**Prompt:** Look at the entries below and reproduce them exactly.

Start Dataset rows

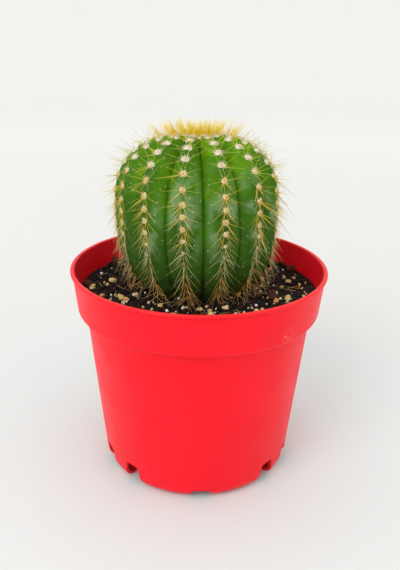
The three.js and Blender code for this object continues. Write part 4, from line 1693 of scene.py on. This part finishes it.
# %% [markdown]
# ## The studio
#
# The object stands in a white studio with light from all round. A sheet of pale paper covers
# the table and rises far behind, with one large soft lamp from the upper left and a weaker
# one from the right, so that the pot glows evenly and casts only a faint shadow. The lamps
# stand near the object and light the paper there more than the paper behind it, so the paper
# is a little darker near the middle, which evens it out. Close to the pot it is also a little
# cooler, because the pot throws red light on it. A plain floor and one wall would show a line
# where they meet.

# %% Paper
PAPER_RADIUS = 2600
PAPER_CURVE = 900
PAPER_HEIGHT = 1900
PAPER_COLUMNS = 96
PAPER_NEAR = linear(220, 234, 233)
PAPER_MIDDLE = linear(229, 229, 227)
PAPER_FAR = linear(247, 247, 245)


def paper_material():
    made, tree, shader = material("white_paper")
    away = add(tree, "VectorMath", {"operation": "LENGTH"})
    plug(tree, away.inputs[0], place_on_surface(tree))
    share = rise(tree, away.outputs["Value"], 60 * MM, 1100 * MM)
    colour = ramp(tree, share, [(0, PAPER_NEAR), (0.14, PAPER_MIDDLE), (1, PAPER_FAR)])
    plug(tree, shader.inputs["Base Color"], colour)
    set_evenly(shader, Roughness=0.9, Specular_IOR_Level=0.1)
    return made


def paper_sheet():
    level = PAPER_RADIUS - PAPER_CURVE
    section = [(0, 0)] + straight((0, 0), (level, 0), 4)
    section += arc(level, PAPER_CURVE, PAPER_CURVE, -90, 0, 16) + [(PAPER_RADIUS, PAPER_HEIGHT)]
    paper = mesh_object("paper", *turned(section[::-1], PAPER_COLUMNS, closed=False))
    dress(paper, paper_material())


paper_sheet()
print(f"paper {2 * PAPER_RADIUS * MM:.1f} m across")

# %% Lamps
LAMP_TARGET = (0, 0, 90)


def lamp(name, place, size, watts):
    data = bpy.data.lights.new(name, "AREA")
    data.shape = "DISK"
    data.size = size * MM
    data.energy = watts
    made = bpy.data.objects.new(name, data)
    scene.collection.objects.link(made)
    made.location = Vector(place) * MM
    towards = Vector(LAMP_TARGET) - Vector(place)
    made.rotation_euler = towards.to_track_quat("-Z", "Y").to_euler()


lamp("key", (-550, -750, 900), size=700, watts=5.0)
lamp("fill", (800, -500, 500), size=800, watts=0.8)
world = bpy.data.worlds.new("soft_light")
world.use_nodes = True
world.node_tree.nodes["Background"].inputs["Color"].default_value = (1, 1, 1, 1)
world.node_tree.nodes["Background"].inputs["Strength"].default_value = 1.0
scene.world = world
scene.view_settings.view_transform = "Standard"
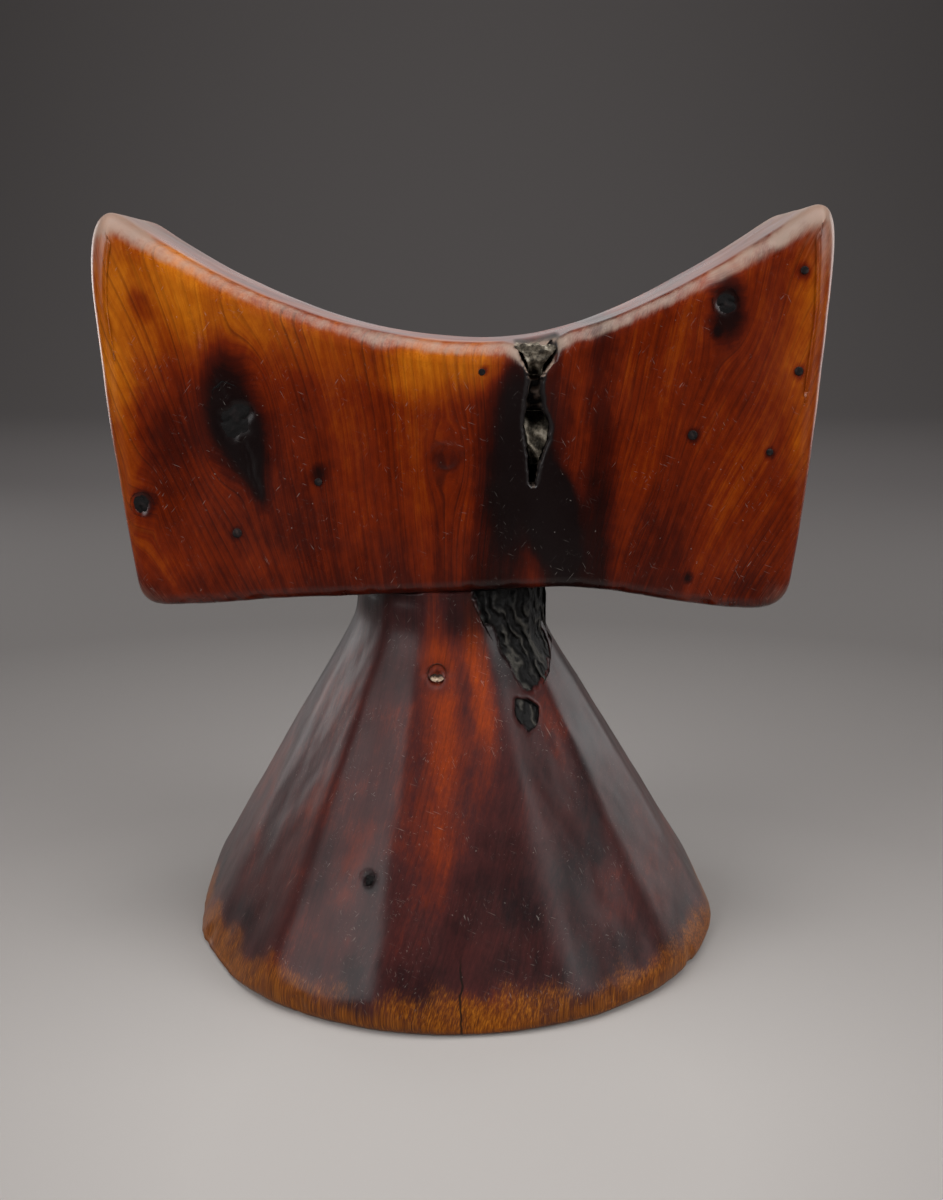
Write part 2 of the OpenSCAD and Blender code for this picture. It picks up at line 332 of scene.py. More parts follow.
# %% Join the grid to the wall
number = np.full((COLUMNS, ROWS), -1)
edge_u = np.concatenate([np.arange(across_count), np.full(up_count, across_count),
                         np.arange(across_count, 0, -1), np.zeros(up_count, int)])
edge_v = np.concatenate([np.full(across_count, up_count), np.arange(up_count, 0, -1),
                         np.zeros(across_count, int), np.arange(up_count)])
number[edge_u, edge_v] = np.arange(len(border))
inner = number < 0
count_in = int(inner.sum())
number[inner] = len(ring_points) + np.arange(count_in)
back = number + count_in
back[edge_u, edge_v] = (len(rings) - 1) * len(border) + np.arange(len(border))
flat = patch[inner]
front_inner = np.stack([flat[:, 0], np.full(count_in, -half_depth), flat[:, 1]], axis=1)
rest_points = np.vstack([ring_points, front_inner, front_inner * [1, -1, 1]])


def grid_faces(index, flip=False):
    a, b = index[:-1, :-1], index[1:, :-1]
    c, d = index[1:, 1:], index[:-1, 1:]
    order = (a, d, c, b) if flip else (a, b, c, d)
    return np.stack(order, axis=-1).reshape(-1, 4)


wall = np.arange(len(ring_points)).reshape(len(rings), len(border))
wall = np.hstack([wall, wall[:, :1]]).T
rest_faces = np.vstack([grid_faces(number), grid_faces(back, flip=True), grid_faces(wall)])
crescent = new_object("crescent", rest_points, rest_faces.tolist())
print("crescent:", len(rest_points), "points", 2 * len(rest_faces), "triangles")

# %% [markdown]
# ## Reading the split and the knots from the measured part
#
# Rays are sent in from the front. Where one sinks more than eight millimetres before it meets
# the measured block, there is the split. The answer is kept as a small grey map, softened by
# half a millimetre so that the split's lips come out rounded.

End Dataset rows

**Solved problem:**
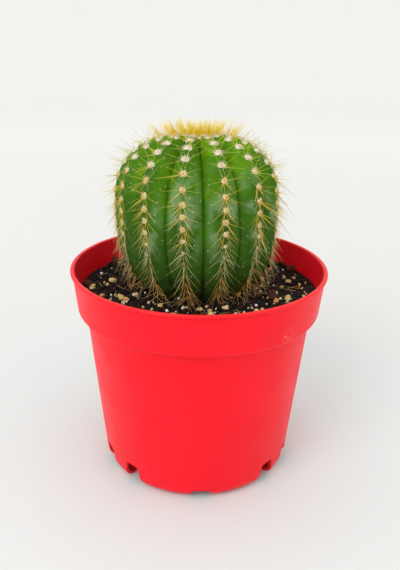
The three.js and Blender code for this object continues. Write part 4, from line 1693 of scene.py on. This part finishes it.
# %% [markdown]
# ## The studio
#
# The object stands in a white studio with light from all round. A sheet of pale paper covers
# the table and rises far behind, with one large soft lamp from the upper left and a weaker
# one from the right, so that the pot glows evenly and casts only a faint shadow. The lamps
# stand near the object and light the paper there more than the paper behind it, so the paper
# is a little darker near the middle, which evens it out. Close to the pot it is also a little
# cooler, because the pot throws red light on it. A plain floor and one wall would show a line
# where they meet.

# %% Paper
PAPER_RADIUS = 2600
PAPER_CURVE = 900
PAPER_HEIGHT = 1900
PAPER_COLUMNS = 96
PAPER_NEAR = linear(220, 234, 233)
PAPER_MIDDLE = linear(229, 229, 227)
PAPER_FAR = linear(247, 247, 245)


def paper_material():
    made, tree, shader = material("white_paper")
    away = add(tree, "VectorMath", {"operation": "LENGTH"})
    plug(tree, away.inputs[0], place_on_surface(tree))
    share = rise(tree, away.outputs["Value"], 60 * MM, 1100 * MM)
    colour = ramp(tree, share, [(0, PAPER_NEAR), (0.14, PAPER_MIDDLE), (1, PAPER_FAR)])
    plug(tree, shader.inputs["Base Color"], colour)
    set_evenly(shader, Roughness=0.9, Specular_IOR_Level=0.1)
    return made


def paper_sheet():
    level = PAPER_RADIUS - PAPER_CURVE
    section = [(0, 0)] + straight((0, 0), (level, 0), 4)
    section += arc(level, PAPER_CURVE, PAPER_CURVE, -90, 0, 16) + [(PAPER_RADIUS, PAPER_HEIGHT)]
    paper = mesh_object("paper", *turned(section[::-1], PAPER_COLUMNS, closed=False))
    dress(paper, paper_material())


paper_sheet()
print(f"paper {2 * PAPER_RADIUS * MM:.1f} m across")

# %% Lamps
LAMP_TARGET = (0, 0, 90)


def lamp(name, place, size, watts):
    data = bpy.data.lights.new(name, "AREA")
    data.shape = "DISK"
    data.size = size * MM
    data.energy = watts
    made = bpy.data.objects.new(name, data)
    scene.collection.objects.link(made)
    made.location = Vector(place) * MM
    towards = Vector(LAMP_TARGET) - Vector(place)
    made.rotation_euler = towards.to_track_quat("-Z", "Y").to_euler()


lamp("key", (-550, -750, 900), size=700, watts=5.0)
lamp("fill", (800, -500, 500), size=800, watts=0.8)
world = bpy.data.worlds.new("soft_light")
world.use_nodes = True
world.node_tree.nodes["Background"].inputs["Color"].default_value = (1, 1, 1, 1)
world.node_tree.nodes["Background"].inputs["Strength"].default_value = 1.0
scene.world = world
scene.view_settings.view_transform = "Standard"
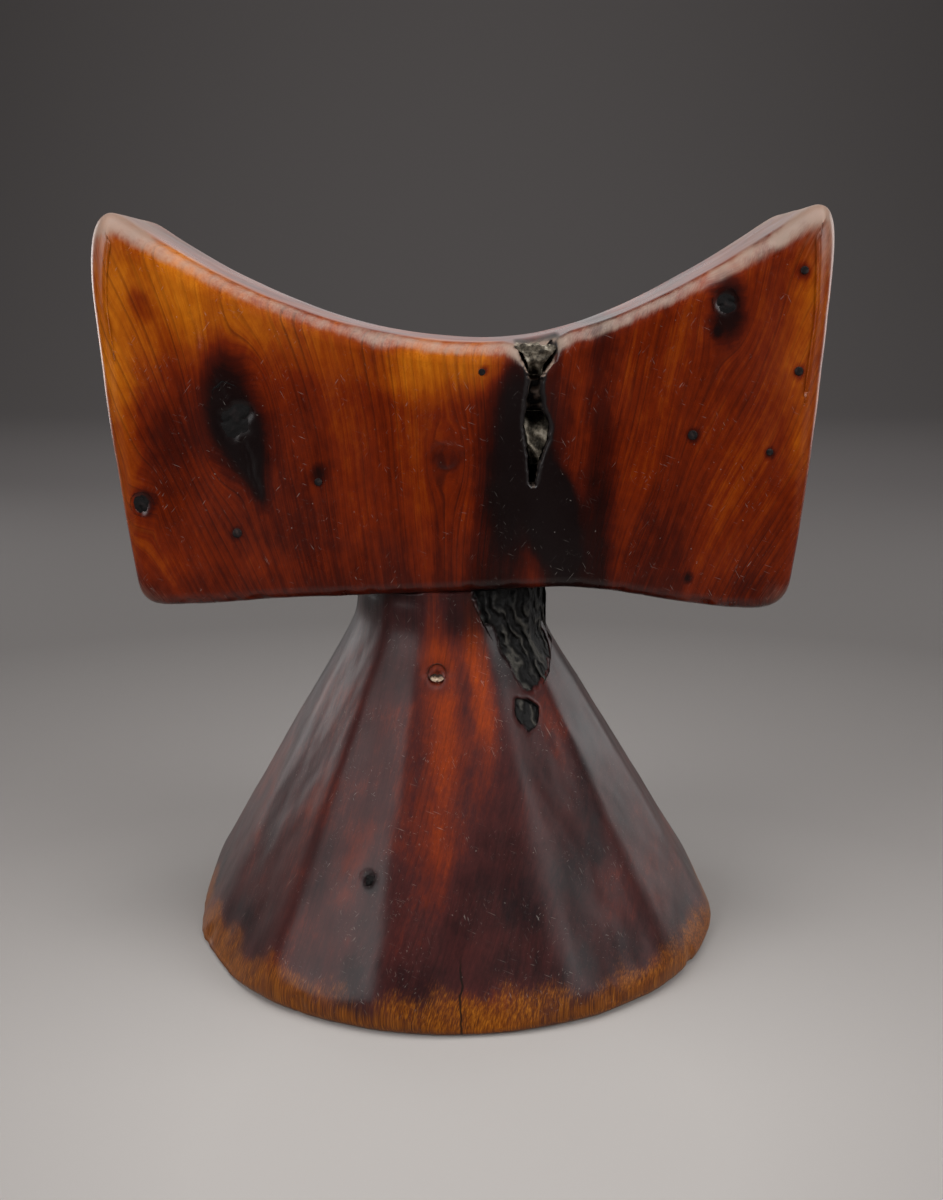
Write part 2 of the OpenSCAD and Blender code for this picture. It picks up at line 332 of scene.py. More parts follow.
# %% Join the grid to the wall
number = np.full((COLUMNS, ROWS), -1)
edge_u = np.concatenate([np.arange(across_count), np.full(up_count, across_count),
                         np.arange(across_count, 0, -1), np.zeros(up_count, int)])
edge_v = np.concatenate([np.full(across_count, up_count), np.arange(up_count, 0, -1),
                         np.zeros(across_count, int), np.arange(up_count)])
number[edge_u, edge_v] = np.arange(len(border))
inner = number < 0
count_in = int(inner.sum())
number[inner] = len(ring_points) + np.arange(count_in)
back = number + count_in
back[edge_u, edge_v] = (len(rings) - 1) * len(border) + np.arange(len(border))
flat = patch[inner]
front_inner = np.stack([flat[:, 0], np.full(count_in, -half_depth), flat[:, 1]], axis=1)
rest_points = np.vstack([ring_points, front_inner, front_inner * [1, -1, 1]])


def grid_faces(index, flip=False):
    a, b = index[:-1, :-1], index[1:, :-1]
    c, d = index[1:, 1:], index[:-1, 1:]
    order = (a, d, c, b) if flip else (a, b, c, d)
    return np.stack(order, axis=-1).reshape(-1, 4)


wall = np.arange(len(ring_points)).reshape(len(rings), len(border))
wall = np.hstack([wall, wall[:, :1]]).T
rest_faces = np.vstack([grid_faces(number), grid_faces(back, flip=True), grid_faces(wall)])
crescent = new_object("crescent", rest_points, rest_faces.tolist())
print("crescent:", len(rest_points), "points", 2 * len(rest_faces), "triangles")

# %% [markdown]
# ## Reading the split and the knots from the measured part
#
# Rays are sent in from the front. Where one sinks more than eight millimetres before it meets
# the measured block, there is the split. The answer is kept as a small grey map, softened by
# half a millimetre so that the split's lips come out rounded.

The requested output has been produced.